One of the biggest ­solutions to implement ­Industry 4.0 is the ­institutional reform of the ­domestic business climate, ­especially in the sectors with great potential for implementation such as manufacturing, processing, agriculture, ­finance, logistics, healthcare, and education.

Moreover, the government should place more investment into constructing a number of international-standard innovation centres in Vietnam. Specifically, the government should use its budget to encourage the private sector to engage in establishing innovation centres under the best models.

This should be carried out in order to create a cradle for the country’s startup ecosystem, boost research and development activities, create new products and services based on 4.0 technologies, and multiply successful models in all localities throughout the country.
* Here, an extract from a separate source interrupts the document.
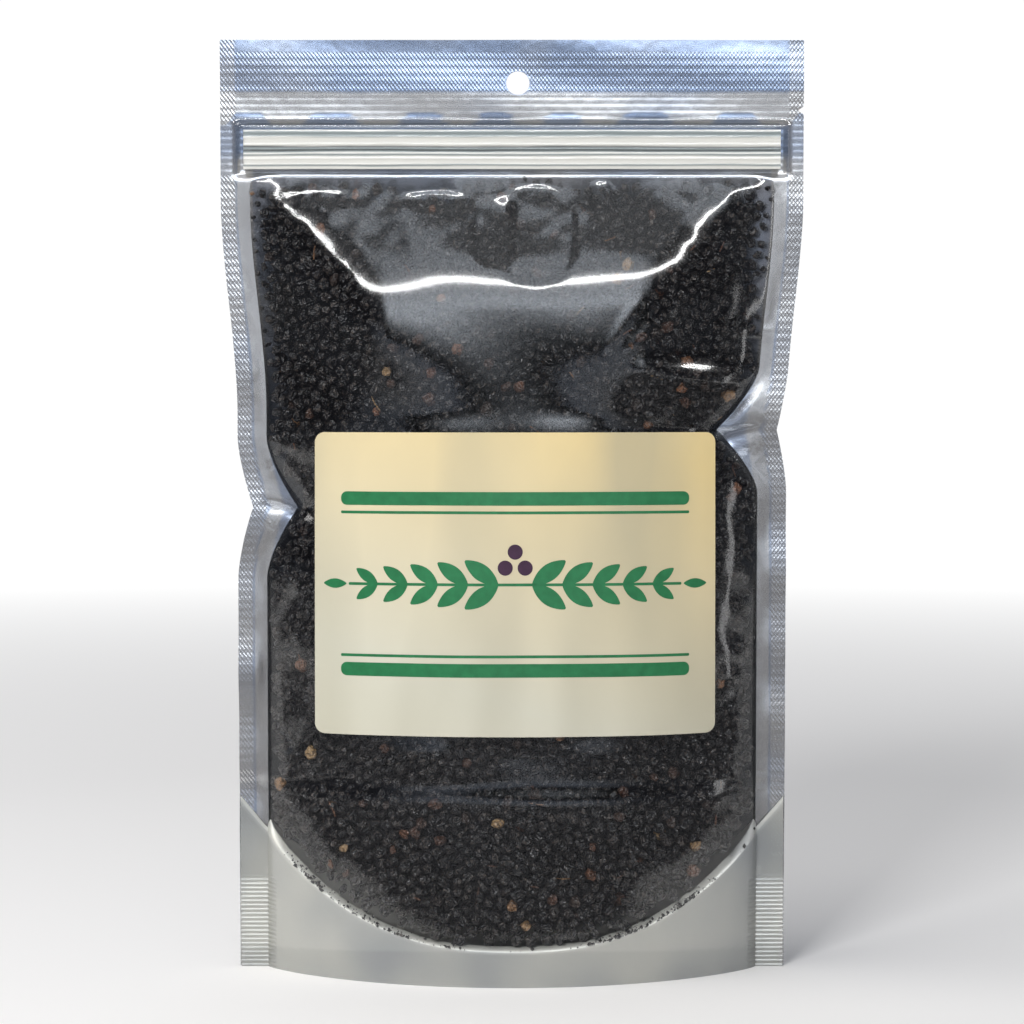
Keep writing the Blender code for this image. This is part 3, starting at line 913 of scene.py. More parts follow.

Leading local and foreign technological corporations and investors must also be attracted into implementing hi-tech projects in the country, and co-operating with innovation centres so as to support startups in development and commercialising their novel ideas, patents, inventions, and new business models.

The government could also co-operate with private investment funds in pouring money into startup projects selected by innovation centres and financiers.

In addition, the government also needs to enact special mechanisms and policies in favour of these centres, so that enterprises can conduct studies and develop products.

Finally, it is also necessary for the government to attract capital and technology from external resources in order to implement the Fourth ­Industrial Revolution to its fullest potential.